The literal string in 3. and 4. is the print out from: print( '1. ', unicode_point_hex_str )
"""
print( '3. ', type('\u0410\u0432\u0441\u0442\u0440\u0430\u043b\u0438\u044f') )
print( '4. ', '\u0410\u0432\u0441\u0442\u0440\u0430\u043b\u0438\u044f' )
"""
See https://stackoverflow.com/questions/24242433/how-to-convert-a-raw-string-into-a-normal-string
Also "codecs — Codec registry and base classes"
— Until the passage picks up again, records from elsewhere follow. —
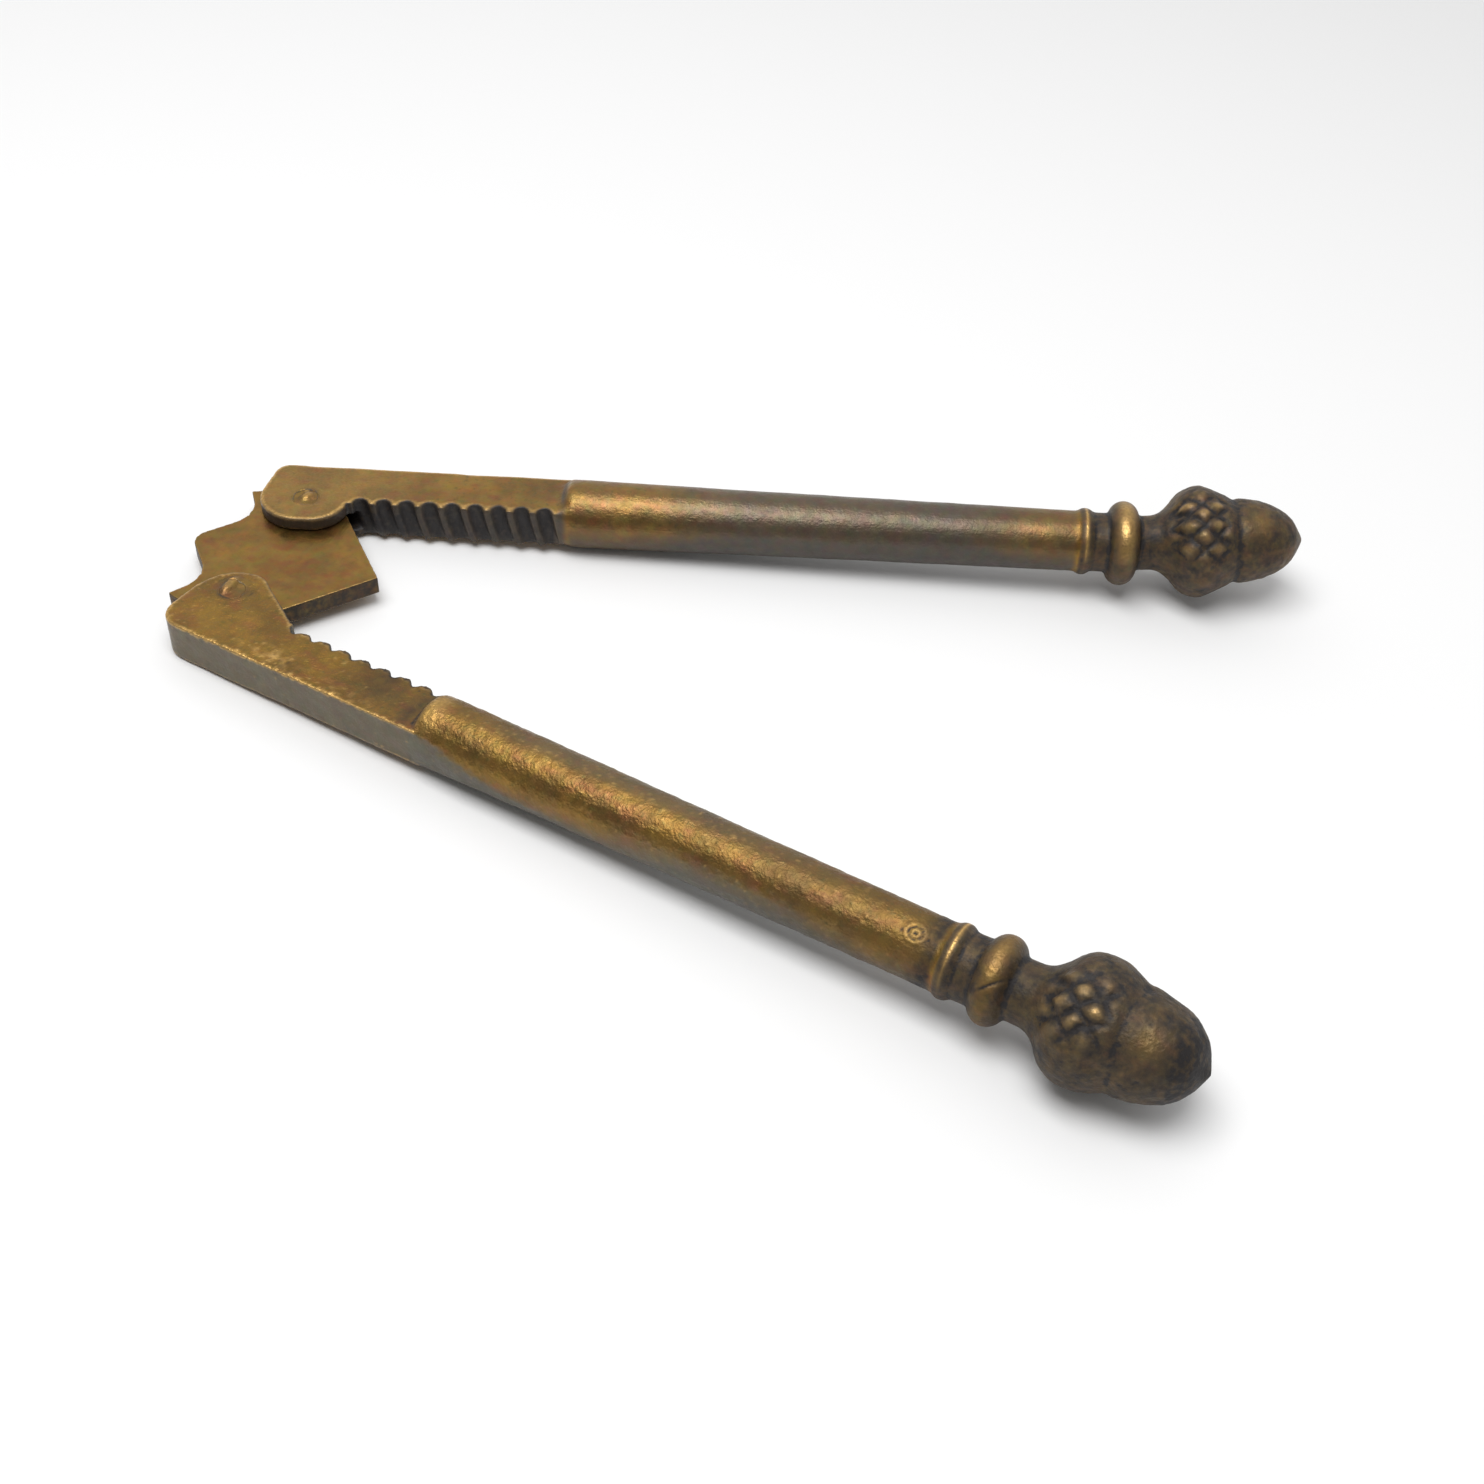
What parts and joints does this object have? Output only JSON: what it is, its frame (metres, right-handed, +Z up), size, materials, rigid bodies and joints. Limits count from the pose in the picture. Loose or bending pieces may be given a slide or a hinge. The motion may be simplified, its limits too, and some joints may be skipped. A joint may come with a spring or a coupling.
{
  "type": "nutcracker",
  "caption": "Lever nutcracker: two cast arms with grooved jaws and acorn ends, each riveted in a forked head to a flat hinge link.",
  "frame": {"origin": "middle of the bounding box with the arms at rest", "axes": "+X from the hinge link towards the acorn ends, +Y to the rear arm, +Z up along the hinge pins"},
  "size_m": [0.1574, 0.112, 0.0176],
  "materials": {
    "rear_arm_brass": "aged cast brass, worn smooth",
    "front_arm_brass": "aged cast brass, pitted",
    "pin_brass": "peened, aged brass",
    "link_brass": "aged sheet brass, brushed"
  },
  "bodies": {
    "link": {"hinge_link": "link_brass"},
    "rear_lever": {"rear_arm": "rear_arm_brass", "rear_pin": "pin_brass"},
    "front_lever": {"front_arm": "front_arm_brass", "front_pin": "pin_brass"}
  },
  "joints": [
    {"name": "rear_hinge", "type": "hinge", "parent": "link", "child": "rear_lever", "pos_m": [-0.06632, 0.01091, -0.00032], "axis": [0, 0, 1], "range_deg": [-16.9, 17.9]},
    {"name": "front_hinge", "type": "hinge", "parent": "link", "child": "front_lever", "pos_m": [-0.06632, -0.01209, -0.00032], "axis": [0, 0, -1], "range_deg": [-16.5, 19.2]}
  ]
}
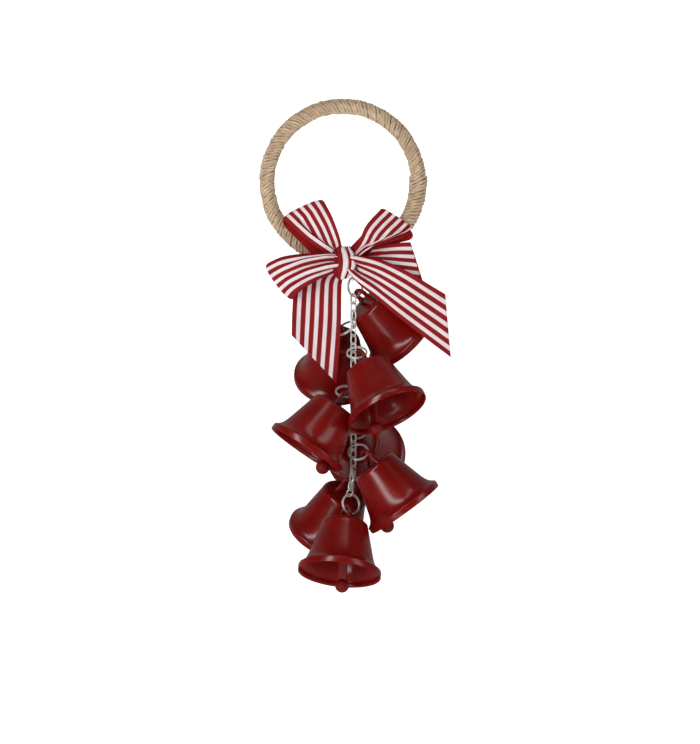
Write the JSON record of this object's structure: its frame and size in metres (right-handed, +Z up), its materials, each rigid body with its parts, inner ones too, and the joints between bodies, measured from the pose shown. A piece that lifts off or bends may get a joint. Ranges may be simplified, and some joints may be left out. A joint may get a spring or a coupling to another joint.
{
  "type": "christmas bell ornament",
  "caption": "Hanging door ornament: jute-wrapped hoop with a striped ribbon bow and a chain of glossy red bells with swinging clappers.",
  "frame": {"origin": "hang point: the inner top of the wrapped hoop, where a hook or knob bears", "axes": "+Z up along the hanging line, +X to the right seen from the front, front towards -Y"},
  "size_m": [0.16, 0.139, 0.4125],
  "materials": {
    "wood": "plain",
    "jute": "twisted cord",
    "ribbon": "striped grosgrain",
    "nickel": "polished nickel",
    "bell_paint": "glossy dark red"
  },
  "bodies": {
    "hoop": {"hoop_core": "wood", "jute_wrap": "jute", "tie_band": "ribbon", "twine_loop": "jute", "bow_knot": "ribbon", "loop_upper_left": "ribbon", "loop_upper_right": "ribbon", "loop_lower_left": "ribbon", "loop_lower_right": "ribbon", "tail_left": "ribbon", "tail_right": "ribbon"},
    "top_ring": {"ring_1": "nickel"},
    "upper_chain": {"chain_upper": "nickel"},
    "lower_chain": {"chain_lower": "nickel", "chain_end_links": "nickel", "small_ring": "nickel"},
    "bell_body_1": {"bell_1": "bell_paint", "eye_1": "bell_paint"},
    "clapper_body_1": {"clapper_1": "bell_paint"},
    "split_ring_2": {"ring_2": "nickel"},
    "bell_body_2": {"bell_2": "bell_paint", "eye_2": "bell_paint"},
    "clapper_body_2": {"clapper_2": "bell_paint"},
    "split_ring_3": {"ring_3": "nickel"},
    "bell_body_3": {"bell_3": "bell_paint", "eye_3": "bell_paint"},
    "clapper_body_3": {"clapper_3": "bell_paint"},
    "split_ring_4": {"ring_4": "nickel"},
    "bell_body_4": {"bell_4": "bell_paint", "eye_4": "bell_paint"},
    "clapper_body_4": {"clapper_4": "bell_paint"},
    "split_ring_5": {"ring_5": "nickel"},
    "bell_body_5": {"bell_5": "bell_paint", "eye_5": "bell_paint"},
    "clapper_body_5": {"clapper_5": "bell_paint"},
    "split_ring_6": {"ring_6": "nickel"},
    "bell_body_6": {"bell_6": "bell_paint", "eye_6": "bell_paint"},
    "clapper_body_6": {"clapper_6": "bell_paint"},
    "split_ring_7": {"ring_7": "nickel"},
    "bell_body_7": {"bell_7": "bell_paint", "eye_7": "bell_paint"},
    "clapper_body_7": {"clapper_7": "bell_paint"},
    "split_ring_8": {"ring_8": "nickel"},
    "bell_body_8": {"bell_8": "bell_paint", "eye_8": "bell_paint"},
    "clapper_body_8": {"clapper_8": "bell_paint"}
  },
  "joints": [
    {"name": "top_ring_sway", "type": "hinge", "parent": "hoop", "child": "top_ring", "pos_m": [0.009, 0, -0.13768], "axis": [0, 1, 0], "range_deg": [-6, 4]},
    {"name": "upper_chain_sway", "type": "hinge", "parent": "top_ring", "child": "upper_chain", "pos_m": [0.009, 0, -0.15287], "axis": [-0.6833, -0.6833, 0.2571], "range_deg": [-6, 5]},
    {"name": "lower_chain_sway", "type": "hinge", "parent": "upper_chain", "child": "lower_chain", "pos_m": [0.009, 0, -0.22035], "axis": [0.7071, -0.7071, 0], "range_deg": [-6, 0]},
    {"name": "bell_1_swing", "type": "hinge", "parent": "top_ring", "child": "bell_body_1", "pos_m": [0.01469, 0.0058, -0.15066], "axis": [-0.4896, -0.4896, -0.7215], "range_deg": [0, 8]},
    {"name": "clapper_1_swing", "type": "hinge", "parent": "bell_body_1", "child": "clapper_body_1", "pos_m": [0.02689, 0.01229, -0.16311], "axis": [0.4695, -0.8829, 0], "range_deg": [-1, 15]},
    {"name": "ring_2_swing", "type": "hinge", "parent": "upper_chain", "child": "split_ring_2", "pos_m": [0.009, 0, -0.17582], "axis": [-0.138, 0.8849, 0.4449], "range_deg": [0, 12]},
    {"name": "bell_2_swing", "type": "hinge", "parent": "split_ring_2", "child": "bell_body_2", "pos_m": [-0.00387, 0.0068, -0.18066], "axis": [0.4791, 0.5588, 0.6768], "range_deg": [0, 20]},
    {"name": "clapper_2_swing", "type": "hinge", "parent": "bell_body_2", "child": "clapper_body_2", "pos_m": [-0.00516, 0.01905, -0.19434], "axis": [0.9945, 0.1045, 0], "range_deg": [-3, 15]},
    {"name": "ring_3_swing", "type": "hinge", "parent": "upper_chain", "child": "split_ring_3", "pos_m": [0.009, 0, -0.19637], "axis": [-0.9306, -0.2567, -0.261], "range_deg": [0, 12]},
    {"name": "bell_3_swing", "type": "hinge", "parent": "split_ring_3", "child": "bell_body_3", "pos_m": [0.01612, -0.01261, -0.20416], "axis": [-0.8595, -0.3826, -0.3388], "range_deg": [0, 20]},
    {"name": "clapper_3_swing", "type": "hinge", "parent": "bell_body_3", "child": "clapper_body_3", "pos_m": [0.02289, -0.01939, -0.21892], "axis": [-0.7071, -0.7071, 0], "range_deg": [-11, 15]},
    {"name": "ring_4_swing", "type": "hinge", "parent": "lower_chain", "child": "split_ring_4", "pos_m": [0.009, 0, -0.23062], "axis": [-0.6394, 0.6269, 0.4452], "range_deg": [0, 4]},
    {"name": "bell_4_swing", "type": "hinge", "parent": "split_ring_4", "child": "bell_body_4", "pos_m": [0.00006, -0.01136, -0.23718], "axis": [-0.9462, 0.2372, 0.2202], "range_deg": [0, 4]},
    {"name": "clapper_4_swing", "type": "hinge", "parent": "bell_body_4", "child": "clapper_body_4", "pos_m": [-0.00974, -0.0138, -0.2516], "axis": [-0.2419, 0.9703, 0], "range_deg": [-9, 15]},
    {"name": "ring_5_swing", "type": "hinge", "parent": "lower_chain", "child": "split_ring_5", "pos_m": [0.009, 0, -0.25802], "axis": [0.9043, -0.4157, 0.097], "range_deg": [0, 12]},
    {"name": "bell_5_swing", "type": "hinge", "parent": "split_ring_5", "child": "bell_body_5", "pos_m": [0.00957, 0.00795, -0.27182], "axis": [0.9227, -0.1568, -0.3521], "range_deg": [0, 20]},
    {"name": "clapper_5_swing", "type": "hinge", "parent": "bell_body_5", "child": "clapper_body_5", "pos_m": [0.01328, 0.02544, -0.27763], "axis": [0.9781, -0.2079, 0], "range_deg": [-1, 15]},
    {"name": "ring_6_swing", "type": "hinge", "parent": "lower_chain", "child": "split_ring_6", "pos_m": [0.009, 0, -0.27857], "axis": [-0.8684, -0.2883, -0.4035], "range_deg": [0, 12]},
    {"name": "bell_6_swing", "type": "hinge", "parent": "split_ring_6", "child": "bell_body_6", "pos_m": [0.01991, -0.00851, -0.28669], "axis": [-0.5507, -0.536, -0.6399], "range_deg": [0, 20]},
    {"name": "clapper_6_swing", "type": "hinge", "parent": "bell_body_6", "child": "clapper_body_6", "pos_m": [0.03026, -0.00833, -0.30093], "axis": [0.0175, -0.9998, 0], "range_deg": [-9, 15]},
    {"name": "ring_7_swing", "type": "hinge", "parent": "lower_chain", "child": "split_ring_7", "pos_m": [0.009, 0, -0.29912], "axis": [-0.0777, 0.9307, 0.3574], "range_deg": [0, 4]},
    {"name": "bell_7_swing", "type": "hinge", "parent": "split_ring_7", "child": "bell_body_7", "pos_m": [0.00586, 0.00955, -0.31118], "axis": [0.0452, 0.5566, 0.8295], "range_deg": [0, 20]},
    {"name": "clapper_7_swing", "type": "hinge", "parent": "bell_body_7", "child": "clapper_body_7", "pos_m": [-0.00049, 0.0174, -0.3256], "axis": [0.7771, 0.6293, 0], "range_deg": [-9, 15]},
    {"name": "ring_8_swing", "type": "hinge", "parent": "lower_chain", "child": "split_ring_8", "pos_m": [0.00583, -0.00598, -0.31903], "axis": [-0.8235, -0.5646, -0.0546], "range_deg": [0, 4]},
    {"name": "bell_8_swing", "type": "hinge", "parent": "split_ring_8", "child": "bell_body_8", "pos_m": [0.00311, -0.01111, -0.33309], "axis": [-0.6847, -0.303, 0.6628], "range_deg": [0, 5]},
    {"name": "clapper_8_swing", "type": "hinge", "parent": "bell_body_8", "child": "clapper_body_8", "pos_m": [0.00125, -0.01802, -0.34917], "axis": [-0.9659, 0.2588, 0], "range_deg": [-15, 15]}
  ]
}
https://docs.python.org/3/library/codecs.html#text-encodings
unicode_escape is explained under "Text Encodings".
"""
import codecs
str = codecs.decode( unicode_point_hex_str, 'unicode_escape' )
print( '5. ', str )
For:
print( '1. ', unicode_point_hex_str )
I was expecting to see the Russian text of Australia; simply, as we’ve seen above, when printing hard-coded Unicode code point string, the natural text equivalent gets printed; but it prints out the Unicode code point string. The last four ( 4 ) print statements are debugging statements to understand why I did not get the natural text – it has something to do with raw string, the hard-coded ones are not “raw”. The codes should be self-documenting.
There is still a lot to this subject. I was just seeking to answer my own, one question. I hope you find this post useful and thanking you for visiting.